A man walks onto the beach in Bournemouth and deposits the body of a dead young woman in full view of passers by. The young woman is socialite Faun Moran, who died in a car crash a few months earlier. Henry Johnstone returns from sick leave to investigate two murders, Faun Moran’s and the unidentified young woman in the car crash.

I enjoyed Bright Young Things, which has an intriguing premise and an interesting mystery. I had not read this series before so didn’t know what to expect, but, as I am always on the lookout for new series, I was prepared to take the plunge.

The novel is mostly told from Henry’s point of view with characters from the other side offering their views on what happened to Faun in the months between her disappearance and death.
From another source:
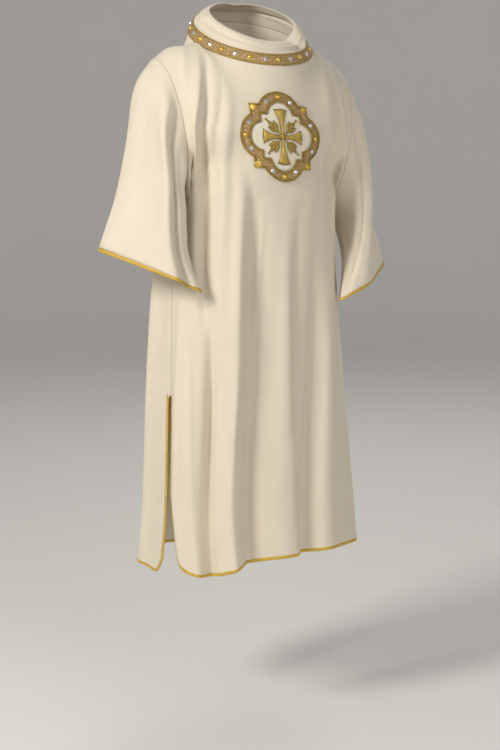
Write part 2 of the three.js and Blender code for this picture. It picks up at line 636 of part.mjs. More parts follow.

These other side narratives widen the picture for the reader, but take away much of the mystery and intrigue from the investigation leaving Henry in a catch-up role for the reader. It makes the novel less procedural and more psychological as it examines the other side’s motivation and actions. I feel this out of keeping with the setting and the genre at that time and it disappointed me as I’m a procedural girl. Nevertheless, the many twists and turns held my attention and the car crash organisation is ingenious.

Henry Johnstone and his sergeant, Mickey Hitchens, have a good relationship with each able to rely on the other and they bring their own strengths to the investigation. Of course, class raises its ugly head, so that’s why Mickey’s a sergeant and not a chief inspector when he’s every bit as smart, if not smarter than Henry.

Bright Young Things is an occupying read that held my attention, but I wasn’t so keen on the format.